[Entries taken from a collection]
· · · · ·
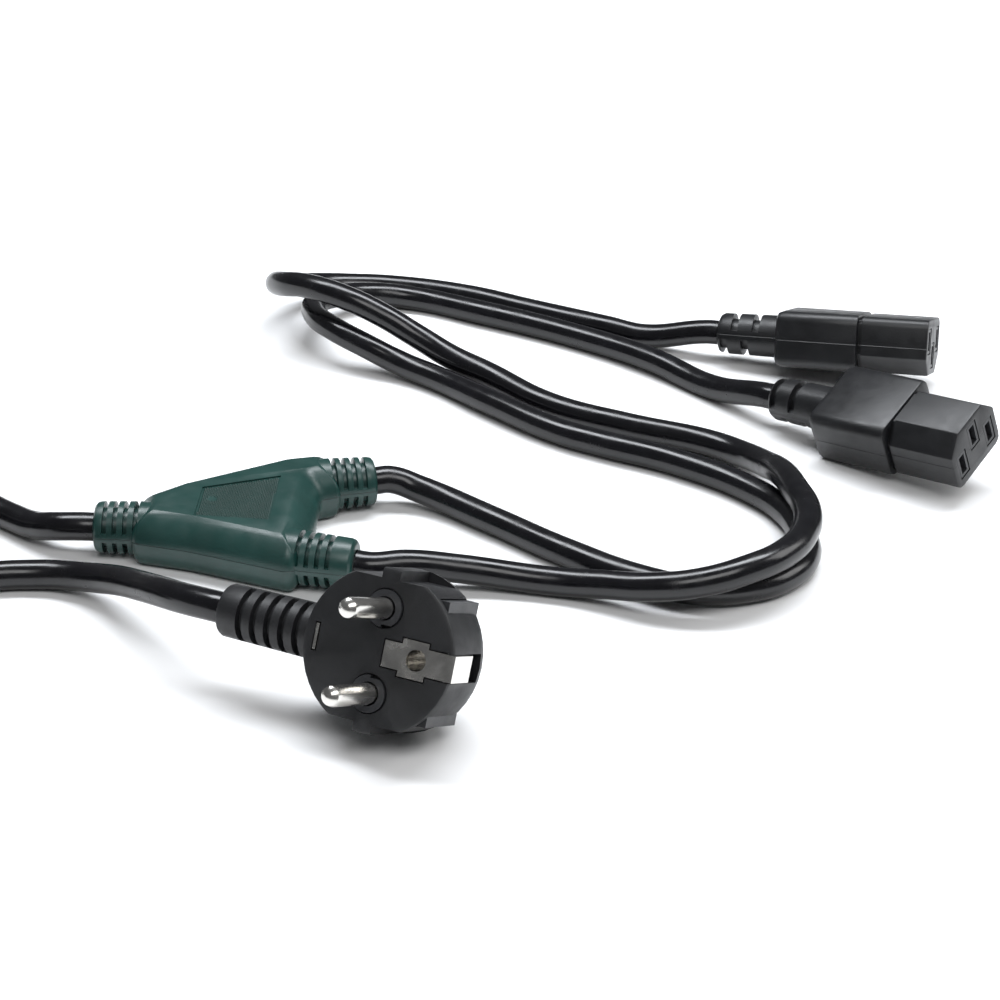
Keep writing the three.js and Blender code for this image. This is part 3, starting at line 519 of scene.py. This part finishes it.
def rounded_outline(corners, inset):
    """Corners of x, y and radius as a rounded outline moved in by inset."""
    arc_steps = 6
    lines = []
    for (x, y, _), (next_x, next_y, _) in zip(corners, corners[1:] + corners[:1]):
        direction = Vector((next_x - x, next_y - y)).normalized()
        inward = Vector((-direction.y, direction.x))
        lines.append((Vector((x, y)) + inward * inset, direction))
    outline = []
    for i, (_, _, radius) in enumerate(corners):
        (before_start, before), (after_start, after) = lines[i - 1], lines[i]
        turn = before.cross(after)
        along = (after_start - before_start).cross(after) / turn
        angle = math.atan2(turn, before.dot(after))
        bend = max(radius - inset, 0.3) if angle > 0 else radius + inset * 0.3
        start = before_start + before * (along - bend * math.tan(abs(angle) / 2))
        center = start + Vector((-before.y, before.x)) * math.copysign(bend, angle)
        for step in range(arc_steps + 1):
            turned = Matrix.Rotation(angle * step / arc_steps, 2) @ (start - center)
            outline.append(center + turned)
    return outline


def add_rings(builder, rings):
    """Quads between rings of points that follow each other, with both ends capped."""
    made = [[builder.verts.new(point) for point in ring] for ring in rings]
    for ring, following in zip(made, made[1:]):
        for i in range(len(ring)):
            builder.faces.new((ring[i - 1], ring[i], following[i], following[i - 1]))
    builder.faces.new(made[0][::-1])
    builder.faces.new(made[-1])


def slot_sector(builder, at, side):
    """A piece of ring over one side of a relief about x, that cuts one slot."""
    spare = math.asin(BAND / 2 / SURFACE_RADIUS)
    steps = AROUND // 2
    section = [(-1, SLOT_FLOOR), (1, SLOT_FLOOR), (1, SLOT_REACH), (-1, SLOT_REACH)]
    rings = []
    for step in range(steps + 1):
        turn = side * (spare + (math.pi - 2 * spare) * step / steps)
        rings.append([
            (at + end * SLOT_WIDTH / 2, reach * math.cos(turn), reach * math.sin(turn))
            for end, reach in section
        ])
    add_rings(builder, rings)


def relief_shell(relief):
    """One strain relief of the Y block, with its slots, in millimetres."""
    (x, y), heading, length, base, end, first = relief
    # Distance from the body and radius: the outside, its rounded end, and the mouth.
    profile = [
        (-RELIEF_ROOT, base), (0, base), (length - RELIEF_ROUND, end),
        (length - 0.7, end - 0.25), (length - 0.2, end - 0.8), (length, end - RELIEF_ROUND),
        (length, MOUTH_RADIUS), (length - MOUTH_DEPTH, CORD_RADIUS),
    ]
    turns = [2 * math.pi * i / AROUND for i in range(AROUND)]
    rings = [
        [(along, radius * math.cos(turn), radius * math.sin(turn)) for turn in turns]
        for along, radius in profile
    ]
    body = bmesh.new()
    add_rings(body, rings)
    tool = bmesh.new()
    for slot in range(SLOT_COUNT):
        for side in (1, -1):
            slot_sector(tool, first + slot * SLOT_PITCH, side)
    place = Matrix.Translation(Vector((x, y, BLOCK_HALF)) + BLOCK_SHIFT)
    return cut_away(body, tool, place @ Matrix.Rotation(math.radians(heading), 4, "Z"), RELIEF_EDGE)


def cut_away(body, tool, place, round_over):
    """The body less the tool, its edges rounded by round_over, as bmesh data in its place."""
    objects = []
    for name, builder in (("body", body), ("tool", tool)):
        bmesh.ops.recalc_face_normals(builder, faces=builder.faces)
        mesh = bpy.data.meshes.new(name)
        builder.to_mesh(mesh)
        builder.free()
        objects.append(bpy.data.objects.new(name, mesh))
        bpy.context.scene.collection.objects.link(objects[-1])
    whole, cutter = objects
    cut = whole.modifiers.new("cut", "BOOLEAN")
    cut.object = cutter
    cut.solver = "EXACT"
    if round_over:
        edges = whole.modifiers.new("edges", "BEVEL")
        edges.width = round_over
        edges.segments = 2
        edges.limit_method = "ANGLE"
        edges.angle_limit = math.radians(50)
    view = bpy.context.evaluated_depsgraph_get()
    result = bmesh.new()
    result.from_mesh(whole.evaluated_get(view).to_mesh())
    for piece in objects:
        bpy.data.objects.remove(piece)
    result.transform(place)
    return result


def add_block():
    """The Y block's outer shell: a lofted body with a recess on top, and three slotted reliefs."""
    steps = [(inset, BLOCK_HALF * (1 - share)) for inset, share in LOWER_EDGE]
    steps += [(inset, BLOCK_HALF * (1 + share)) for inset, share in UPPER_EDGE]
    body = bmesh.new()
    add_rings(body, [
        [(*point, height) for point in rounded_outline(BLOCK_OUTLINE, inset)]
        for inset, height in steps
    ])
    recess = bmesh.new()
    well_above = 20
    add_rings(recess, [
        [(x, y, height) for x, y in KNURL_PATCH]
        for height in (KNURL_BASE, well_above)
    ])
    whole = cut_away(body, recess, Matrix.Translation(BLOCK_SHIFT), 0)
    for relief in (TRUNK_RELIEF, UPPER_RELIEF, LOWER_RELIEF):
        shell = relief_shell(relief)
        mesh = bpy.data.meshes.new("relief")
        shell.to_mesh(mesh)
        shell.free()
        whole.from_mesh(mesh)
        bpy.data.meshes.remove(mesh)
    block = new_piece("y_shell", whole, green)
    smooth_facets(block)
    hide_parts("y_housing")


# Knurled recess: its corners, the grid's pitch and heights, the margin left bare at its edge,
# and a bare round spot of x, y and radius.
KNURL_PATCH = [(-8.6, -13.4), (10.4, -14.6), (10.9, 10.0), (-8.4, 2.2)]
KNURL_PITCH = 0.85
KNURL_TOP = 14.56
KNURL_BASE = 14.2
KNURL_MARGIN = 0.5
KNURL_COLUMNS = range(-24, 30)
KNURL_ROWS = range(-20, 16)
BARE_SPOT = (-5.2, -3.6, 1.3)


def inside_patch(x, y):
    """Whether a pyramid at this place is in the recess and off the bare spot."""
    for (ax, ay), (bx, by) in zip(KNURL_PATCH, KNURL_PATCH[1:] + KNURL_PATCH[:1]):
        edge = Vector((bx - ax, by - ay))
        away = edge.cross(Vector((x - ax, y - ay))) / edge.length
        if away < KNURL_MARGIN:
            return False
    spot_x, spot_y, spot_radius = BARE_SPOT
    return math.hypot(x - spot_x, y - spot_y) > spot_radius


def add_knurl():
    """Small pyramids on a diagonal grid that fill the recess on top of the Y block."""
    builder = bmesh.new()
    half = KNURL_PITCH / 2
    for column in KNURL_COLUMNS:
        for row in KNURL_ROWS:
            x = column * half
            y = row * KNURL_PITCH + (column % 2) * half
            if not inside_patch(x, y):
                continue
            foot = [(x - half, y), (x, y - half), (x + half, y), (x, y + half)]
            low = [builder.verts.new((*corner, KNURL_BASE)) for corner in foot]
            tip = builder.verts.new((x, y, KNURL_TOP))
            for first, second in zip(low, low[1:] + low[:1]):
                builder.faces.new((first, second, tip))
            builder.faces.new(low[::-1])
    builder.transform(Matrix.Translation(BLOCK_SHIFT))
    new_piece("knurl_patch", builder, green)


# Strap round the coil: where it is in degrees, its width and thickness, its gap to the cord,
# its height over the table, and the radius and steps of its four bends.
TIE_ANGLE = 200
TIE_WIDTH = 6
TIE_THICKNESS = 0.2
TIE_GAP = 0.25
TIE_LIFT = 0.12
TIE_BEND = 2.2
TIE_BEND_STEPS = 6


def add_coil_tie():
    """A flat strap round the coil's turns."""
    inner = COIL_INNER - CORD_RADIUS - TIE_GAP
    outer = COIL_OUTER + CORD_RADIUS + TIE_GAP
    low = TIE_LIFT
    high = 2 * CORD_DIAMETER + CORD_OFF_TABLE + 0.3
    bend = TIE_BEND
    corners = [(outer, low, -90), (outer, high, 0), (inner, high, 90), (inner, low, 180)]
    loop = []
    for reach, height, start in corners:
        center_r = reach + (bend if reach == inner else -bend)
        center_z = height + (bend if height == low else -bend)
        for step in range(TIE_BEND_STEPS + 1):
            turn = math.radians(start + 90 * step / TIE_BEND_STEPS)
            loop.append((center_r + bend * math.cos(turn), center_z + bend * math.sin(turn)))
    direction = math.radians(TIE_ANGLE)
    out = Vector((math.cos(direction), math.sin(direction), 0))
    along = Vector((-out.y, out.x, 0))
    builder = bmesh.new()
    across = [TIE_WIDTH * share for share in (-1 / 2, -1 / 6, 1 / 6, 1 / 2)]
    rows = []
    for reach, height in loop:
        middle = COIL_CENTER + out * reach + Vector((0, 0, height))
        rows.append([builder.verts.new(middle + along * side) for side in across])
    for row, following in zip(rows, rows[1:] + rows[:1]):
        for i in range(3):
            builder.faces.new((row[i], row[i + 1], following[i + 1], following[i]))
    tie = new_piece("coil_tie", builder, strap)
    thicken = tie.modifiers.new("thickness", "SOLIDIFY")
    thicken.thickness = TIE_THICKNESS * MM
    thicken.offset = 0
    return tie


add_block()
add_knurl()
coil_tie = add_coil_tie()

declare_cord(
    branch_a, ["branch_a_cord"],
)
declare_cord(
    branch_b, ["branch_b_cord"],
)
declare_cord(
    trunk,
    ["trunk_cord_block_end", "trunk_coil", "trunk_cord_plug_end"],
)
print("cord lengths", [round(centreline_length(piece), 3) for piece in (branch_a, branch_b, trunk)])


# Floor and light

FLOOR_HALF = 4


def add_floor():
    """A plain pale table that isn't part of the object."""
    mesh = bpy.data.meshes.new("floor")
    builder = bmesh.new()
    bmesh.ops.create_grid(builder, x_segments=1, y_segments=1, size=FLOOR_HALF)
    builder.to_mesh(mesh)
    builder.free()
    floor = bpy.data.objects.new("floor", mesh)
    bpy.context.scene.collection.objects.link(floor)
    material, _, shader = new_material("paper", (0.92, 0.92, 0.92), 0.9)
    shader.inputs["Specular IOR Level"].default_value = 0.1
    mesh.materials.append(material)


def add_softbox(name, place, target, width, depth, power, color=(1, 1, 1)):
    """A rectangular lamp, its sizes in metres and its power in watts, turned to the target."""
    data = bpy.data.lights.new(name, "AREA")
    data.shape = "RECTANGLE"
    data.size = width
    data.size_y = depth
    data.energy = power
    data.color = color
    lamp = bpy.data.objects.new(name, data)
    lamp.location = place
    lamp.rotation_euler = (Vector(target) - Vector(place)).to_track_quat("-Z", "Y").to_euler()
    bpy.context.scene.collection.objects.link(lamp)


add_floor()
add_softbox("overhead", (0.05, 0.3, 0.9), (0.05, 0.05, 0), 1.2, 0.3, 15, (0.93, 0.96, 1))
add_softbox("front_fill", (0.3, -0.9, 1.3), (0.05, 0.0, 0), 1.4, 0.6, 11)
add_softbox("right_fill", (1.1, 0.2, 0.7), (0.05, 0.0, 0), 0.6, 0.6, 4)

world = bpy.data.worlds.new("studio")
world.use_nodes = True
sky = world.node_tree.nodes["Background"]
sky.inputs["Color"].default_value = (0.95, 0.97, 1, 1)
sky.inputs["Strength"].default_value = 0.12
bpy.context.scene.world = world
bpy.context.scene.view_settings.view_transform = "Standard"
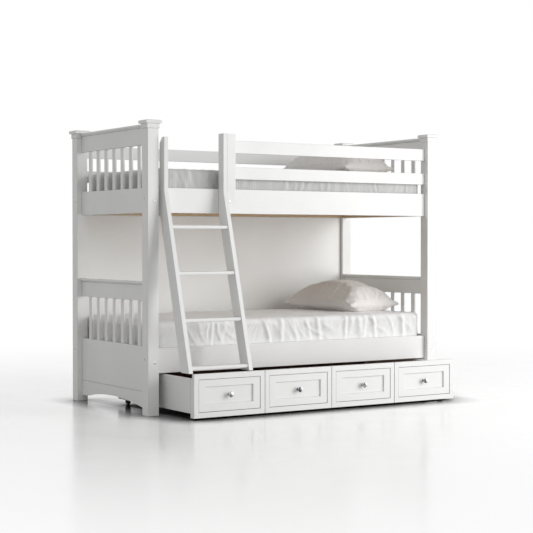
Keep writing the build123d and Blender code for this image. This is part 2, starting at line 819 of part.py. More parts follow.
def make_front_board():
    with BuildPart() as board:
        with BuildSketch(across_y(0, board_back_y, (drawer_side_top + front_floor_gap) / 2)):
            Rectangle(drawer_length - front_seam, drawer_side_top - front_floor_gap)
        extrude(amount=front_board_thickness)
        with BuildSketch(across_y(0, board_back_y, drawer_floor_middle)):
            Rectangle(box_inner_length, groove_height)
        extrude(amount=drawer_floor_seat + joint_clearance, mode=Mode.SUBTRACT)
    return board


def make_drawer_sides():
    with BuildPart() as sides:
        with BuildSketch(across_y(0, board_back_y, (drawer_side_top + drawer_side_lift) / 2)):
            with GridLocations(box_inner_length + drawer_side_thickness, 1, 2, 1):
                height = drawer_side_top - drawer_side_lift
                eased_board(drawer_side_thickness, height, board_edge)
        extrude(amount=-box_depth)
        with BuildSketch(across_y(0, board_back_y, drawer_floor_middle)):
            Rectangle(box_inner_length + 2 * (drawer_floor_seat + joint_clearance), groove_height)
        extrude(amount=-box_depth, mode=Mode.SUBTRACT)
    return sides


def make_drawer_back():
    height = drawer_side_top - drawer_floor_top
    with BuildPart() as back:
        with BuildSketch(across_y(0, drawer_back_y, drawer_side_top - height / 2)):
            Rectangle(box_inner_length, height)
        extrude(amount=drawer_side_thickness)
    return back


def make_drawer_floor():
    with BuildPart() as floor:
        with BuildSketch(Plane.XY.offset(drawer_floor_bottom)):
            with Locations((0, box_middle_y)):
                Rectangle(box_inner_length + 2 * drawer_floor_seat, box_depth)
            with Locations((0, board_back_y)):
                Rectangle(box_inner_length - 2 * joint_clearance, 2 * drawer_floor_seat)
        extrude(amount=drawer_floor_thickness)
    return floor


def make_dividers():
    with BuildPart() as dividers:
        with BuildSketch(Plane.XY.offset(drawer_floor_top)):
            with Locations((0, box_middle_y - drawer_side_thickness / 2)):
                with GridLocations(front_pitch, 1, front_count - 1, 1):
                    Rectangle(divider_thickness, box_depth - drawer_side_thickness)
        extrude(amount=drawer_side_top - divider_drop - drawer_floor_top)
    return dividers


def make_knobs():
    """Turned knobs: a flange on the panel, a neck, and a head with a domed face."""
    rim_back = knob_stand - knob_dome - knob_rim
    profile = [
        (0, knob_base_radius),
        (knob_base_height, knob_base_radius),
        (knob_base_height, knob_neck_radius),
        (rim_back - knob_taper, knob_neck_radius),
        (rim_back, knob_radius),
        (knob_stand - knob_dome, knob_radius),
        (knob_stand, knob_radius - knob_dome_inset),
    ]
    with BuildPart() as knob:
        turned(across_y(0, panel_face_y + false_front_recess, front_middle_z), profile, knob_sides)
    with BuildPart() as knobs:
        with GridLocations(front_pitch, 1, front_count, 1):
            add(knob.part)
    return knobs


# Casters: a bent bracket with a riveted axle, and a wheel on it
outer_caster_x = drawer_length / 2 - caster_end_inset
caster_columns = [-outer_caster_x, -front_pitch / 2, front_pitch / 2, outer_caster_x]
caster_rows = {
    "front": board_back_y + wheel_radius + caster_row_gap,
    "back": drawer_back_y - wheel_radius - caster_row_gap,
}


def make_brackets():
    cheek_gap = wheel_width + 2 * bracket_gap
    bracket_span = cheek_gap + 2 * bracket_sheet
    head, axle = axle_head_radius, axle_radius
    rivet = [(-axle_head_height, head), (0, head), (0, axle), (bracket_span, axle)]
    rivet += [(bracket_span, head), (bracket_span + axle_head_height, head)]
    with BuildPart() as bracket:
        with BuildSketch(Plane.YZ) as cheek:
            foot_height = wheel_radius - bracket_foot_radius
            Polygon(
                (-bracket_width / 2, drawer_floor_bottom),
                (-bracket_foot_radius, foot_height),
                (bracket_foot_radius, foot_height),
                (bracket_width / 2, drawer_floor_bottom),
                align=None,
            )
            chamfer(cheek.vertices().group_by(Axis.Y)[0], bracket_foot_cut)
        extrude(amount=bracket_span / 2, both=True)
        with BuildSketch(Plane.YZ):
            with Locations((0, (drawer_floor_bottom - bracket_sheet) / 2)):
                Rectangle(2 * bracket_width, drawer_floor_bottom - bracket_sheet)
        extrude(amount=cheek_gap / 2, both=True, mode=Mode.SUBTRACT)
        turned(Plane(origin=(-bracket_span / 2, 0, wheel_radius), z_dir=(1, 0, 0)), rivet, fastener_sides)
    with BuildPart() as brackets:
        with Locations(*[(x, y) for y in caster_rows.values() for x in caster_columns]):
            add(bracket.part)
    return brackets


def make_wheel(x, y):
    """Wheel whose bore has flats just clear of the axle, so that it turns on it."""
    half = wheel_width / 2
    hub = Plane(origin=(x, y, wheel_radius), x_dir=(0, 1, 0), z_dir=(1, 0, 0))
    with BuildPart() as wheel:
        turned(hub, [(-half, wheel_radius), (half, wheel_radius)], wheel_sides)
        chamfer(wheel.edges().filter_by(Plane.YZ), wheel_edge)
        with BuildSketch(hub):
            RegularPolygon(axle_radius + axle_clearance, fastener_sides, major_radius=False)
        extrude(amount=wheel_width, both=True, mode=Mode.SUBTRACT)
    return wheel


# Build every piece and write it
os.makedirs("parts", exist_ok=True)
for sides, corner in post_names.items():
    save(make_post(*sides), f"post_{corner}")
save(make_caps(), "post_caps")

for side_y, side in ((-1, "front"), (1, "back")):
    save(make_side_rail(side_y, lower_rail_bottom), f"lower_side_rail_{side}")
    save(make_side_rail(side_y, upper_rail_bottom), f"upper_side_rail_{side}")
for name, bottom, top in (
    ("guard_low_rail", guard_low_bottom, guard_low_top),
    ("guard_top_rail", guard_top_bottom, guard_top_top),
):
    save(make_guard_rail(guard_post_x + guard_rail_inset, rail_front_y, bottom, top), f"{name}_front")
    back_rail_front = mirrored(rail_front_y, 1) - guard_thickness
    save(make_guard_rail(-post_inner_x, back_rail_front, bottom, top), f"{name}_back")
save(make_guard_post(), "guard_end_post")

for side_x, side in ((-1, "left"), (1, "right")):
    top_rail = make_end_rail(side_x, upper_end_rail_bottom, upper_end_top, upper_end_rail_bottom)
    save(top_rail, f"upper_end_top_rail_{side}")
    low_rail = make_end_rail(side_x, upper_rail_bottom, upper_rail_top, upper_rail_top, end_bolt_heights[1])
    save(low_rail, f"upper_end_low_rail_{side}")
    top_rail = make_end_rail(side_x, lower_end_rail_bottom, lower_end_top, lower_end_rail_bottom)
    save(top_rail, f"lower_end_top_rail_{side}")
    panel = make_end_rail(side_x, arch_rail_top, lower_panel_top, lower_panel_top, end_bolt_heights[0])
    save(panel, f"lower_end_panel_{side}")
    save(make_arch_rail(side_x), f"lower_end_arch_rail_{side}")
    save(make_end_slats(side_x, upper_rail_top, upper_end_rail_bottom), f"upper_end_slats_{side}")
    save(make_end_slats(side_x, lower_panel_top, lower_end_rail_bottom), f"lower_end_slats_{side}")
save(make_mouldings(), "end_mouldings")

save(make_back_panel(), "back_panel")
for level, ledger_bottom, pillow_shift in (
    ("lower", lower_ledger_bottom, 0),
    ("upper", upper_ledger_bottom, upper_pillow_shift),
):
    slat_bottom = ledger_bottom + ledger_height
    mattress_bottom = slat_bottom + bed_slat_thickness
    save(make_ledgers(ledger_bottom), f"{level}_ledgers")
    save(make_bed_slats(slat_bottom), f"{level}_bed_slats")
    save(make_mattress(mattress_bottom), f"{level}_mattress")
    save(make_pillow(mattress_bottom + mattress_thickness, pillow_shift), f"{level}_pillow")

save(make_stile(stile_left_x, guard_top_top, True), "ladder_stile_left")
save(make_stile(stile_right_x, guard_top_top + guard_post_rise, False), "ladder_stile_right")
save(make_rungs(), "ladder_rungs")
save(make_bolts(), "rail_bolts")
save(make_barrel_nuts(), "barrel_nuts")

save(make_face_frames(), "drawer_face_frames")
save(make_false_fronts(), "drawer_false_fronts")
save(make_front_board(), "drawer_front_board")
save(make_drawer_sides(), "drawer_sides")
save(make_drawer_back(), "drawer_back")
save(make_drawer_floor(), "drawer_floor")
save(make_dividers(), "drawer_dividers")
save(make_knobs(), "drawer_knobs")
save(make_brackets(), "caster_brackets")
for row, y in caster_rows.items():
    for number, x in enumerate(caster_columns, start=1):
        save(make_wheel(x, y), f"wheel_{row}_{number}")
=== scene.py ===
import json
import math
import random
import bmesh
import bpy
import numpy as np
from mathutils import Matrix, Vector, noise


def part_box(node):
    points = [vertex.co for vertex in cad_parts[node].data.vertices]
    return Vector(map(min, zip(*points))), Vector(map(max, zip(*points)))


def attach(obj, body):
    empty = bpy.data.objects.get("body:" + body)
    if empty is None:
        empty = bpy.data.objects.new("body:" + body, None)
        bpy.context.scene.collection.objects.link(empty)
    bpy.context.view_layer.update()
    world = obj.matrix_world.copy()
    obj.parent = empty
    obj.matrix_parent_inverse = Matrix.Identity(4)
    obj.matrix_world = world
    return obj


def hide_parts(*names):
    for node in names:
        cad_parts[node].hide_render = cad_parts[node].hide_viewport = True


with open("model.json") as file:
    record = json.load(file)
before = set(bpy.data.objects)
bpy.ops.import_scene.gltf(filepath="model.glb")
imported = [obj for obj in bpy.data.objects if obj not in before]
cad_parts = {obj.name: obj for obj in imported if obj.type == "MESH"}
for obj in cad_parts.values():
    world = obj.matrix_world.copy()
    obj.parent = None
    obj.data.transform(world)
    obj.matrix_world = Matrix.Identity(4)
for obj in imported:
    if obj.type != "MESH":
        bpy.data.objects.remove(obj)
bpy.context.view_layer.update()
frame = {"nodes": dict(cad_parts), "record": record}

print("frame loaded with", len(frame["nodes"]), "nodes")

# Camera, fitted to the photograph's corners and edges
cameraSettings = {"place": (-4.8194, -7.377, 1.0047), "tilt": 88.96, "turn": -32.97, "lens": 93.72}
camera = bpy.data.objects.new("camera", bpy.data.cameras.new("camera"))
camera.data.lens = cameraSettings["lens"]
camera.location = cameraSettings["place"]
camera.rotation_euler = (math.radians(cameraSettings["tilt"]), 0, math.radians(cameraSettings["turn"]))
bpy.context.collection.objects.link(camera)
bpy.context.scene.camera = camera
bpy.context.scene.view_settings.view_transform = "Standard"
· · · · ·
Write out again only the lines from the line containing "for row, y in" through the line containing "obj.matrix_world = world", both included, exactly as they are.

for row, y in caster_rows.items():
    for number, x in enumerate(caster_columns, start=1):
        save(make_wheel(x, y), f"wheel_{row}_{number}")
=== scene.py ===
import json
import math
import random
import bmesh
import bpy
import numpy as np
from mathutils import Matrix, Vector, noise


def part_box(node):
    points = [vertex.co for vertex in cad_parts[node].data.vertices]
    return Vector(map(min, zip(*points))), Vector(map(max, zip(*points)))


def attach(obj, body):
    empty = bpy.data.objects.get("body:" + body)
    if empty is None:
        empty = bpy.data.objects.new("body:" + body, None)
        bpy.context.scene.collection.objects.link(empty)
    bpy.context.view_layer.update()
    world = obj.matrix_world.copy()
    obj.parent = empty
    obj.matrix_parent_inverse = Matrix.Identity(4)
    obj.matrix_world = world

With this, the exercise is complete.